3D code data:
_ _ _ _ _ _ _

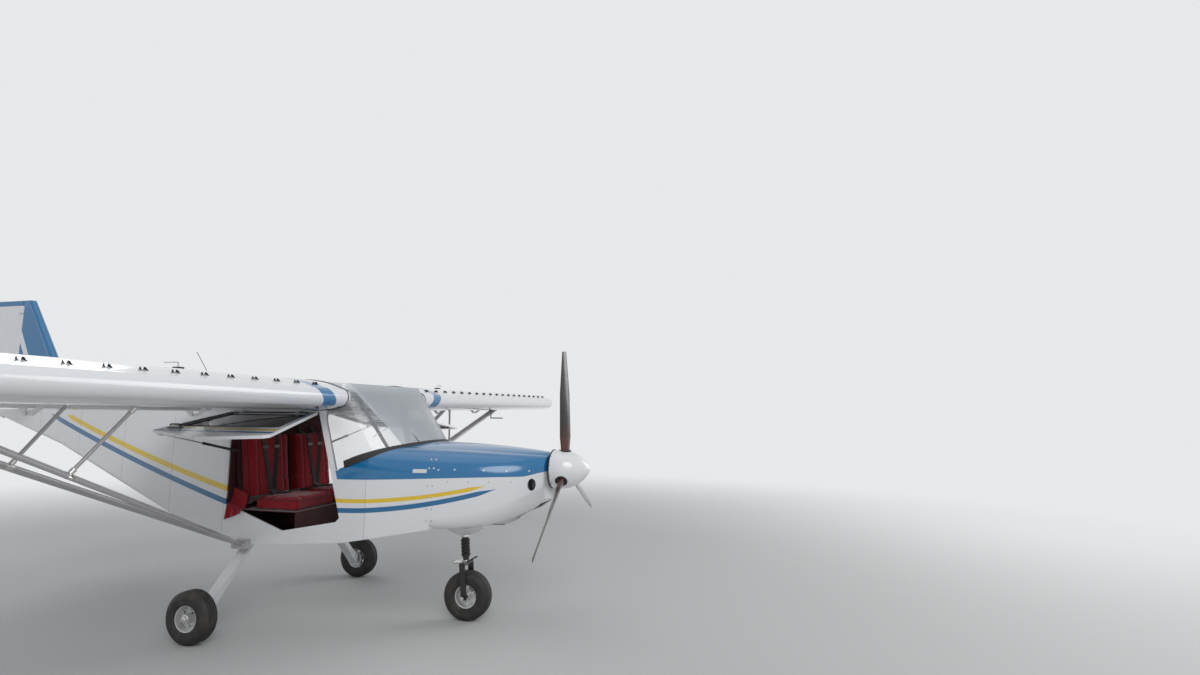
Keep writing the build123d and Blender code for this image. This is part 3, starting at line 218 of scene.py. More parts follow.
def hullPaint(name):
    look = Look(name)
    x, y, z = look.axes()
    station = datum - x
    colour, rough, fine = dirtyWhite(look, livery["white"])
    # blue above the cheat line, back to the door pillar
    split = 1.104 - look.ease(station, 0.25, 1.55) * 0.034 + look.fade(station, 0.09, 0.24) * 0.028
    pillar = 1.458 + (z - 0.800) * 0.282 - look.ease(z, 1.128, 1.136) * 0.030
    above = look.ease(z - split, -0.0015, 0.0015) * look.fade(station - pillar, -0.0015, 0.0015)
    # stripes that sweep up at the front and run up the tail
    yellowFront = station * station * 0.1136 - station * 0.3396 + 1.1746
    blueFront = station * station * 0.1244 - station * 0.3863 + 1.1532
    yellowAft = station * station * 0.0308 + station * 0.0577 + 0.6475
    blueAft = station * station * 0.0240 + station * 0.1180 + 0.4430
    bands = (
        (yellowFront, 0.440, 1.56, 0.0140, 0.14, "yellow"),
        (blueFront, 0.372, 1.56, 0.0170, 0.16, "stripeBlue"),
        (yellowAft, 2.300, 4.42, 0.0215, 0.10, "yellow"),
        (blueAft, 2.300, 4.66, 0.0210, 0.16, "stripeBlue"),
    )
    colour = look.blend(above, colour, livery["blue"])
    for middle, start, end, half, taper, paint in bands:
        if start < 1.0:
            width = look.ease(station, start, start + taper) * half
            mask = look.fade(abs(z - middle) - width, -0.0008, 0.0008) * look.fade(station, end, end + 0.004)
        else:
            width = look.fade(station, end - taper, end) * half
            mask = look.fade(abs(z - middle) - width, -0.0008, 0.0008) * look.ease(station, start,
                                                                                   start + 0.004)
        colour = look.blend(mask, colour, livery[paint])
    # sheet joints and their rivets
    seams = None
    for place in livery["joints"]:
        gap = look.line(station, place, 0.0006, 0.0010)
        seams = gap if seams is None else seams.most(gap)
    heads = rivetRows(look, z, [p + d for p in livery["joints"] for d in (-0.014, 0.014)], station,
                      livery["rivetPitch"], livery["rivetRadius"])
    aftOnly = look.ease(station, 1.2, 1.22)
    colour = look.blend(seams * aftOnly * 0.75, colour, livery["seam"])
    # dark red lining on the inner faces of the cabin
    wall = look.node("ShaderNodeMapRange", values={"Value": station, "From Min": 0.84, "From Max": 1.30,
                                                   "To Min": 0.488, "To Max": 0.556})
    sole = look.ease(station, 0.84, 1.48) * -0.111 + look.ease(station, 1.48, 2.28) * -0.054 + 0.752
    ceiling = look.ease(station, 1.545, 1.555) * 0.640 + 1.060
    lining = look.fade(abs(y) - wall, -0.001, 0.001) * look.ease(z - sole, -0.001,
                                                                 0.001) * look.fade(z - ceiling, -0.001,
                                                                                    0.001)
    lining = lining * look.inside(station, 0.862, 2.474)
    weave = look.noise(240.0, 2.0, 0.7)
    colour = look.blend(lining, colour, livery["lining"])
    rough = rough + lining * 0.55
    relief = fine * 0.02 + heads * aftOnly * 0.9 - seams * aftOnly * 0.8 + lining * weave * 0.3
    return look.done(colour, rough, coat=(1 - lining) * 0.6, height=relief, depth=0.0012,
                     plain={"Coat Roughness": 0.06, "Specular IOR Level": 0.5})


def doorPaint(name, sign):  # the same stripes, worked out with the door swung shut
    look = Look(name)
    closed = look.turned((0.0, -0.570 * sign, 1.550), 79.3 * sign)
    x, y, z = look.axes(closed)
    station = datum - x
    colour, rough, fine = dirtyWhite(look, livery["white"], 0.4)
    outer = look.ease(y * -sign, 0.5665, 0.5675)
    rise = look.ease(station, 1.50, 2.45)
    yellowMid = 0.920 + rise * 0.058
    blueMid = 0.853 + rise * 0.022
    for middle, half, paint in ((yellowMid, 0.019, "yellow"), (blueMid, 0.019, "stripeBlue")):
        mask = look.fade(abs(z - middle) - half, -0.0008, 0.0008) * outer
        colour = look.blend(mask, colour, livery[paint])
    heads = rivetRows(look, station, (0.995, 1.528), z, 0.06, 0.0025)
    return look.done(colour, rough, coat=0.5, height=fine * 0.02 + heads * 0.8, depth=0.001,
                     plain={"Coat Roughness": 0.08})


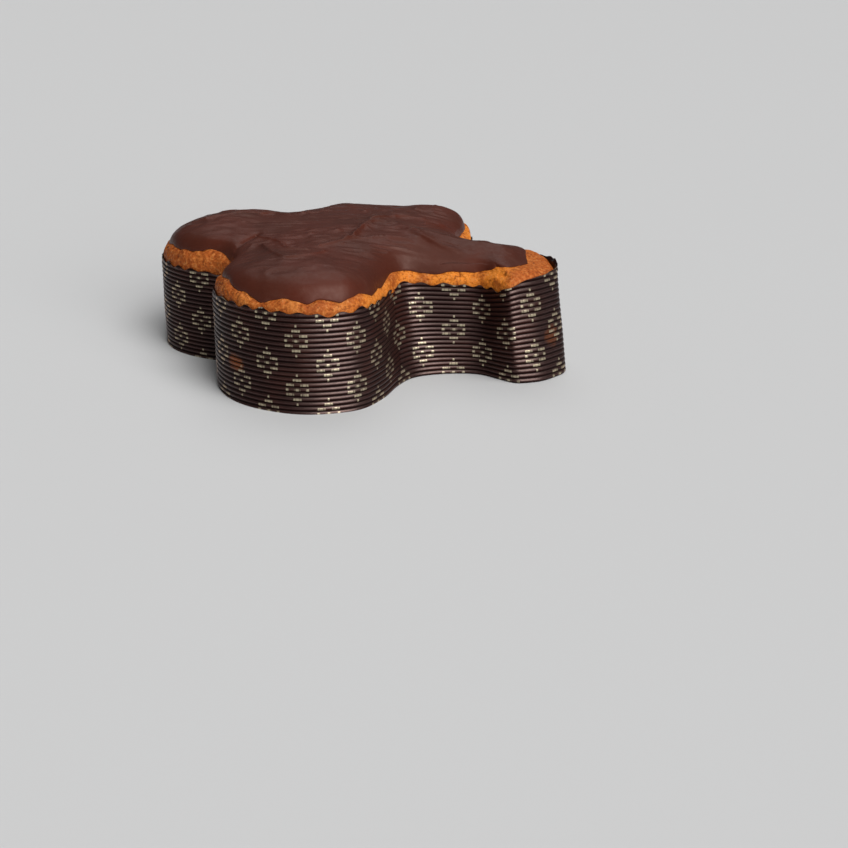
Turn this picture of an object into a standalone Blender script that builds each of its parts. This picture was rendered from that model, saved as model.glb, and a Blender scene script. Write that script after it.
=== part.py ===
"""Dove-shaped Easter bread with a chocolate glaze, standing in its ribbed paper case.

Metres, +Z up. The head points along +X, the wings along +Y and -Y, the tail along -X,
and the case stands on the plane z = 0.
"""
import math

import bpy
import numpy as np

# Half of the dove's outline in plan, from the head's end past the wing to the tail's end.
HALF_OUTLINE = (
    (0.1238, 0.0000), (0.1206, 0.0090), (0.1145, 0.0190), (0.1064, 0.0252), (0.1018, 0.0273),
    (0.0972, 0.0266), (0.0880, 0.0233), (0.0785, 0.0206), (0.0660, 0.0234), (0.0536, 0.0296),
    (0.0440, 0.0390), (0.0398, 0.0540), (0.0385, 0.0718), (0.0328, 0.0905), (0.0203, 0.1020),
    (0.0047, 0.1088), (-0.0130, 0.1094), (-0.0296, 0.1055), (-0.0442, 0.0967), (-0.0552, 0.0832),
    (-0.0596, 0.0680), (-0.0619, 0.0556), (-0.0700, 0.0490), (-0.0816, 0.0478), (-0.0941, 0.0447),
    (-0.1066, 0.0380), (-0.1156, 0.0282), (-0.1217, 0.0148), (-0.1238, 0.0000),
)
OUTLINE_STEPS = 4000
SPAN_STEPS = 64
OUTLINE_SOFTEN = 0.0018

# Where a change comes in along X or Y: the place it starts, and the length to its full size.
FAR_WING_SHORTER = 0.0025
FAR_WING_CUT_BACK = 0.0085
FAR_WING_FORWARD = 0.0085
FAR_WING_OUT = (0.050, 0.050)
FAR_FRONT_FROM = (-0.020, 0.050)
FAR_FRONT_TO = (0.070, -0.020)
FAR_BACK_FROM = (0.012, -0.040)
FAR_NECK_WIDER = 0.0075
FAR_NECK_PLACE = 0.080
FAR_NECK_LENGTH = 0.020
FAR_HEAD_WIDER = 0.0040
FAR_HEAD_FROM = (0.080, 0.016)
FAR_HEAD_TO = (0.124, -0.010)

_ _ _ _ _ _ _

Task →
Reproduce the material verbatim, line by line.

Reply →
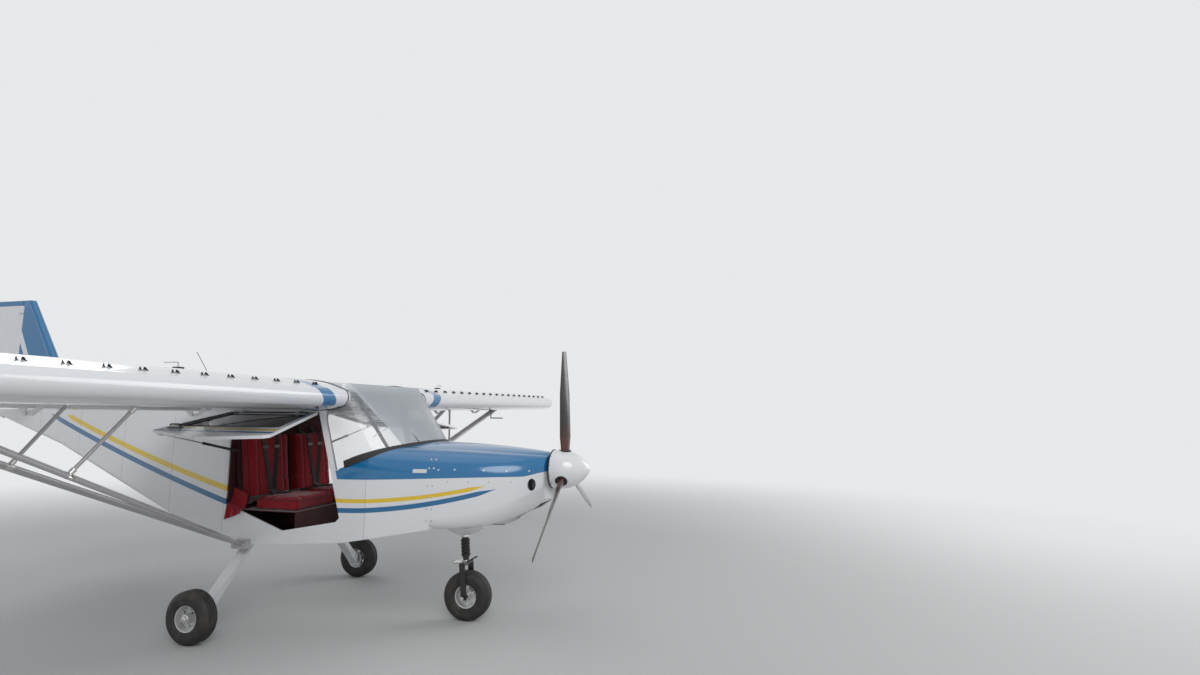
Keep writing the build123d and Blender code for this image. This is part 3, starting at line 218 of scene.py. More parts follow.
def hullPaint(name):
    look = Look(name)
    x, y, z = look.axes()
    station = datum - x
    colour, rough, fine = dirtyWhite(look, livery["white"])
    # blue above the cheat line, back to the door pillar
    split = 1.104 - look.ease(station, 0.25, 1.55) * 0.034 + look.fade(station, 0.09, 0.24) * 0.028
    pillar = 1.458 + (z - 0.800) * 0.282 - look.ease(z, 1.128, 1.136) * 0.030
    above = look.ease(z - split, -0.0015, 0.0015) * look.fade(station - pillar, -0.0015, 0.0015)
    # stripes that sweep up at the front and run up the tail
    yellowFront = station * station * 0.1136 - station * 0.3396 + 1.1746
    blueFront = station * station * 0.1244 - station * 0.3863 + 1.1532
    yellowAft = station * station * 0.0308 + station * 0.0577 + 0.6475
    blueAft = station * station * 0.0240 + station * 0.1180 + 0.4430
    bands = (
        (yellowFront, 0.440, 1.56, 0.0140, 0.14, "yellow"),
        (blueFront, 0.372, 1.56, 0.0170, 0.16, "stripeBlue"),
        (yellowAft, 2.300, 4.42, 0.0215, 0.10, "yellow"),
        (blueAft, 2.300, 4.66, 0.0210, 0.16, "stripeBlue"),
    )
    colour = look.blend(above, colour, livery["blue"])
    for middle, start, end, half, taper, paint in bands:
        if start < 1.0:
            width = look.ease(station, start, start + taper) * half
            mask = look.fade(abs(z - middle) - width, -0.0008, 0.0008) * look.fade(station, end, end + 0.004)
        else:
            width = look.fade(station, end - taper, end) * half
            mask = look.fade(abs(z - middle) - width, -0.0008, 0.0008) * look.ease(station, start,
                                                                                   start + 0.004)
        colour = look.blend(mask, colour, livery[paint])
    # sheet joints and their rivets
    seams = None
    for place in livery["joints"]:
        gap = look.line(station, place, 0.0006, 0.0010)
        seams = gap if seams is None else seams.most(gap)
    heads = rivetRows(look, z, [p + d for p in livery["joints"] for d in (-0.014, 0.014)], station,
                      livery["rivetPitch"], livery["rivetRadius"])
    aftOnly = look.ease(station, 1.2, 1.22)
    colour = look.blend(seams * aftOnly * 0.75, colour, livery["seam"])
    # dark red lining on the inner faces of the cabin
    wall = look.node("ShaderNodeMapRange", values={"Value": station, "From Min": 0.84, "From Max": 1.30,
                                                   "To Min": 0.488, "To Max": 0.556})
    sole = look.ease(station, 0.84, 1.48) * -0.111 + look.ease(station, 1.48, 2.28) * -0.054 + 0.752
    ceiling = look.ease(station, 1.545, 1.555) * 0.640 + 1.060
    lining = look.fade(abs(y) - wall, -0.001, 0.001) * look.ease(z - sole, -0.001,
                                                                 0.001) * look.fade(z - ceiling, -0.001,
                                                                                    0.001)
    lining = lining * look.inside(station, 0.862, 2.474)
    weave = look.noise(240.0, 2.0, 0.7)
    colour = look.blend(lining, colour, livery["lining"])
    rough = rough + lining * 0.55
    relief = fine * 0.02 + heads * aftOnly * 0.9 - seams * aftOnly * 0.8 + lining * weave * 0.3
    return look.done(colour, rough, coat=(1 - lining) * 0.6, height=relief, depth=0.0012,
                     plain={"Coat Roughness": 0.06, "Specular IOR Level": 0.5})


def doorPaint(name, sign):  # the same stripes, worked out with the door swung shut
    look = Look(name)
    closed = look.turned((0.0, -0.570 * sign, 1.550), 79.3 * sign)
    x, y, z = look.axes(closed)
    station = datum - x
    colour, rough, fine = dirtyWhite(look, livery["white"], 0.4)
    outer = look.ease(y * -sign, 0.5665, 0.5675)
    rise = look.ease(station, 1.50, 2.45)
    yellowMid = 0.920 + rise * 0.058
    blueMid = 0.853 + rise * 0.022
    for middle, half, paint in ((yellowMid, 0.019, "yellow"), (blueMid, 0.019, "stripeBlue")):
        mask = look.fade(abs(z - middle) - half, -0.0008, 0.0008) * outer
        colour = look.blend(mask, colour, livery[paint])
    heads = rivetRows(look, station, (0.995, 1.528), z, 0.06, 0.0025)
    return look.done(colour, rough, coat=0.5, height=fine * 0.02 + heads * 0.8, depth=0.001,
                     plain={"Coat Roughness": 0.08})


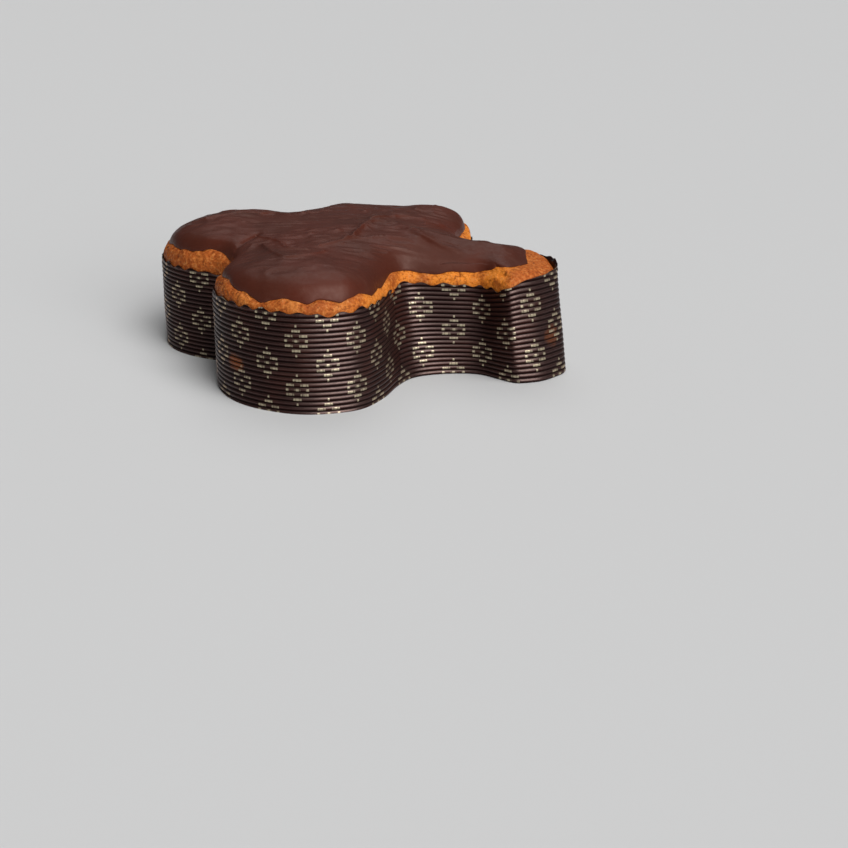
Turn this picture of an object into a standalone Blender script that builds each of its parts. This picture was rendered from that model, saved as model.glb, and a Blender scene script. Write that script after it.
=== part.py ===
"""Dove-shaped Easter bread with a chocolate glaze, standing in its ribbed paper case.

Metres, +Z up. The head points along +X, the wings along +Y and -Y, the tail along -X,
and the case stands on the plane z = 0.
"""
import math

import bpy
import numpy as np

# Half of the dove's outline in plan, from the head's end past the wing to the tail's end.
HALF_OUTLINE = (
    (0.1238, 0.0000), (0.1206, 0.0090), (0.1145, 0.0190), (0.1064, 0.0252), (0.1018, 0.0273),
    (0.0972, 0.0266), (0.0880, 0.0233), (0.0785, 0.0206), (0.0660, 0.0234), (0.0536, 0.0296),
    (0.0440, 0.0390), (0.0398, 0.0540), (0.0385, 0.0718), (0.0328, 0.0905), (0.0203, 0.1020),
    (0.0047, 0.1088), (-0.0130, 0.1094), (-0.0296, 0.1055), (-0.0442, 0.0967), (-0.0552, 0.0832),
    (-0.0596, 0.0680), (-0.0619, 0.0556), (-0.0700, 0.0490), (-0.0816, 0.0478), (-0.0941, 0.0447),
    (-0.1066, 0.0380), (-0.1156, 0.0282), (-0.1217, 0.0148), (-0.1238, 0.0000),
)
OUTLINE_STEPS = 4000
SPAN_STEPS = 64
OUTLINE_SOFTEN = 0.0018

# Where a change comes in along X or Y: the place it starts, and the length to its full size.
FAR_WING_SHORTER = 0.0025
FAR_WING_CUT_BACK = 0.0085
FAR_WING_FORWARD = 0.0085
FAR_WING_OUT = (0.050, 0.050)
FAR_FRONT_FROM = (-0.020, 0.050)
FAR_FRONT_TO = (0.070, -0.020)
FAR_BACK_FROM = (0.012, -0.040)
FAR_NECK_WIDER = 0.0075
FAR_NECK_PLACE = 0.080
FAR_NECK_LENGTH = 0.020
FAR_HEAD_WIDER = 0.0040
FAR_HEAD_FROM = (0.080, 0.016)
FAR_HEAD_TO = (0.124, -0.010)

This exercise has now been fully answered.